3. Start your skillet off with a bit of oil. Pop some cumin seeds and coriander seeds. Then add a bit of onion and ginger. Sprinkle on some salt and turmeric. Sauté until onions are browned. As of this step, feel free to add some frozen peas or corn or those mixed frozen vegetables, and cook over high heat until they're not frozen anymore, and browned to your liking.

Add the uncooked rice, and toast the rice in the spices and vegetables (if you used any veg) until it smells nutty. Then add to your rice cooker, and cook as normal. Alternately, add water directly to the skillet, and allow the water to come to a boil. Once it comes to the boil, drop down the heat to as low as it'll go, slam on the lid, and allow it to cook for 20 - 45 minutes, depending on what kind of rice you have (brown, white, sushi, basmati, etc.), until it's tender and cooked through. Top with toasted nuts of your choice.
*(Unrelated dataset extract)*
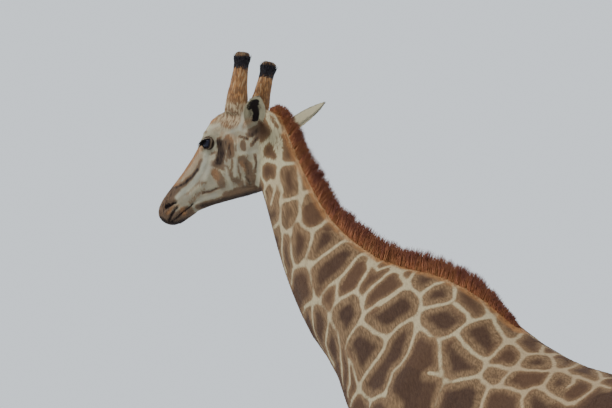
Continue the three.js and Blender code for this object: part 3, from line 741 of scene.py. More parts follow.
WARM = {
    "nose_top": ([(201, 147), (195, 154), (189, 162), (184, 170), (179, 177), (175, 183)], 3.4, 3.0, 0.66),
    "nose_tan": ([(199, 156), (192, 166), (184, 177)], 3.0, 4.0, 0.40),
    "nose_tip": ([(170, 190), (164, 204), (160, 214)], 3.0, 2.5, 0.16),
    "temple": ([(223, 135), (230, 136), (236, 140)], 3.6, 2.5, 0.34),
    "blotch": ([(230, 144), (232, 154)], 2.2, 3.0, 0.22),
    "cheek": ([(214, 171), (217, 178)], 3.0, 3.0, 0.40),
    "cheek_low": ([(242, 162), (244, 170)], 1.6, 3.0, 0.35),
    "forehead": ([(213, 121), (219, 114), (224, 108)], 4.5, 4.0, 0.50),
    "brow_top": ([(215, 126), (222, 122), (229, 120)], 3.0, 4.0, 0.42),
    "poll": ([(246, 118), (252, 112), (262, 104)], 7.0, 5.0, 0.55),
    "forehead_spot": ([(211, 123), (213, 120.5), (215.5, 118.5)], 1.5, 1.0, 1.0),
    # Along the raised wing of the nostril, warm brown is painted partly as a painted highlight on its ridge.
    "nostril_wing": ([(167, 213), (171, 209), (178, 205)], 1.5, 2.0, 0.5),
    "lip": ([(182, 209), (184, 213)], 2.4, 2.5, 0.5),
    "mane_foot": ([(268, 105), (273, 112)], 3.0, 2.5, 0.6),
}
DARK = {
    # The nostrils, the crease of the lip, the line of the mouth and the fold of the cheek are painted dark as painted
    # shade in their hollows and creases.
    "nostril": ([(166.5, 207.6), (170, 205.4), (175.5, 202.8)], 1.1, 1.0, 1.0),
    "nostril_front": ([(166.5, 206.5), (168.5, 205)], 1.8, 1.2, 0.85),
    "lip_crease": ([(177, 207), (174, 211.5), (171, 216.5), (169, 220)], 1.6, 2.0, 0.75),
    "mouth": ([(172, 221), (177, 217.5), (183, 212.5), (188, 208), (193, 204)], 0.9, 1.2, 0.75),
    "chin": ([(160, 218), (165, 222), (173, 223), (182, 222), (189, 218)], 2.2, 3.2, 0.70),
    "jaw": ([(203, 205.5), (213, 203), (226, 199.5), (240, 196), (256, 192)], 2.4, 4.0, 0.60),
    "jaw_corner": ([(244, 187), (255, 186)], 1.5, 4.0, 0.50),
    "blotch": ([(219, 143), (221, 152), (219.5, 161)], 4.4, 4.6, 0.60),
    "blotch_two": ([(229.5, 145), (230, 155)], 2.4, 3.4, 0.46),
    "blotch_three": ([(226, 142), (227, 146)], 1.2, 2.0, 0.45),
    "below_ear": ([(252, 135), (258, 130), (264, 124)], 2.8, 3.4, 0.50),
    "below_ear_two": ([(253, 144), (258, 137)], 1.3, 1.6, 0.55),
    "cheek_spot": ([(245.5, 138), (246.5, 139)], 1.0, 1.4, 0.6),
    "cheek_streak": ([(245, 176), (250, 184)], 2.2, 3.0, 0.48),
    "cheek_rear": ([(246, 163), (249, 174)], 1.6, 3.0, 0.40),
    "cheek_rear_two": ([(255, 157), (256, 168)], 0.8, 1.6, 0.45),
    "nose_stripe": ([(176, 187.5), (185, 182.5), (193, 176), (198, 169)], 1.4, 2.0, 0.62),
    "nose_end": ([(172, 189), (165, 203), (161, 213)], 3.2, 4.0, 0.46),
    "cheek_shade": ([(203, 193.5), (210, 191.5), (217, 188.8)], 0.8, 1.4, 0.6),
}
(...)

Rice is a flavour junkie, and will take whatever you can throw at it, and absorb it. Unfortunately, that means that you have to factor in that your rice needs to be flavoured strongly if you want for the flavours to show through. This means that those wimpy flavours, like stock or soup, won't come through. Look at any culture that knows how to eat rice, and how they cook their rice:
- Jamaicans love their rice and peas, which is a combination of rice, beans, scallions, allspice, thyme, scotch bonnet chili, and coconut milk. All of those flavours are very strong, and they come through in the end.
- Nicaraguans and Costa Ricans alike adore their gallopinto, which is a mix of ginger, garlic, onions, cumin, coriander, fresh cilantro, peppers, all of which are cooked together before adding the beans, and then the rice.
- Sweet pongal, which is eaten during festivals, is cooked with coconut, palm sugar, cinnamon, nutmeg, cardamom, and clove, and then rice.
- Venn pongal (it's in the book) is the cumin, ginger, turmeric, split peas, and then rice.

The point I'm getting to is that if you want to have one-pot rice with plenty of flavour, go ahead and do so. But please, for the sake of my sanity, put the stock away.